Sunday, July 20, 2014

it's been a year

I haven't posted in over a year.

There's a reason for this.

My current job is probably the most challenging job I've ever had, and it keeps me busy during the day and I'm exhausted when I get home.

I thought that this would improve as I became more trained and understood the work a bit better, but I've found in the last year and a half that this is a company that is always changing, and unfortunately has not offered me any sort of stability. I'm always left guessing.

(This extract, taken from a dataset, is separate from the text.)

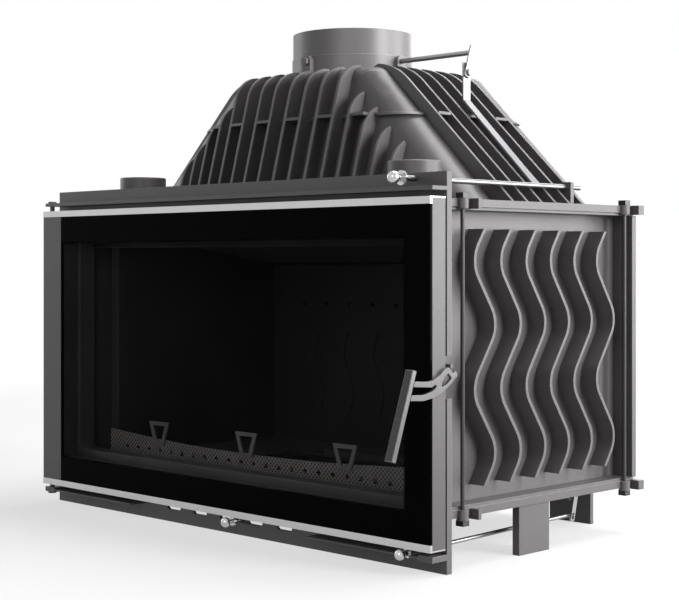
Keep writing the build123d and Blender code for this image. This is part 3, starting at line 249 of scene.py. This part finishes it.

In January of this year it looked like I would be given a sort of reprieve. An opening appeared at the private program and I was asked to take the spot by our clinical director. Private clients are often easier to work with and come through the door with stronger family support and overall stability. I would also be working in the same building as the clinical director and would have a colleague to discuss cases with.

I made the change, despite a strong desire to not add more change to my life. It seemed as though I would settle in well, when a bomb was dropped. Allegations were made by a former client of mine that while he was in our care, our female program manager, who co-ran the program with me, had had a sexual relationship with him.

As a company entrusted with the care of adolescent clients, you can understand why such allegations would be horrifying and deeply concerning. An investigation was opened, all my clients and former clients were interviewed and my paperwork was audited. I was told that everything went well and that the police felt that if anything sexual had happened it only involved the one client.

The news ran stories for several days, showing my facility and flashing the mug-shot of my former co-worker. To give you and idea, I was the lead therapist over a 12-bed facility. I don't work for a large company, and it was deeply upsetting to all of us to have this happening.

Despite being told things were good, within two days of the audit, someone from the state decided that it was necessary to pull all the state kids from the home. I was given no notice and the kids were gone. I can't really describe how traumatizing this was for me as a clinician but I'm sure you can imagine. I had worked daily with several of the boys for over a year and many of them were nearing their graduations.

Last week the program was shut down, the remaining boys were transferred and we had to lay off several staff. The state is refusing to place boys with us, so we have decided to remodel the facility and re-open it as another private program.

My former colleague is facing 5 felony charges for her conduct, and I've heard that she will most likely plea-bargain in order to prevent the adolescent from having to go through a trial.

The goofy thing about all of this is that my job is difficult on its own, without any of this added drama and instability. All of this has pushed my limits and made me wonder if I'm in the right line of work.

One positive of this is that I know I have been protected during this time. I won't go into specifics, but I know God was looking out for me.

This entire situation has really taught me how the decisions and choices of just one person can have a reaching and destructive affect. This is a sentiment I have heard about, but one that had not happened to me firsthand.

When I start thinking about it I get overwhelmed, but I'm hoping that with time this will all work out.

1 comment:

LinZee said...

Keep your options open, and maybe someday you may end up a little closer to home.... I would like that.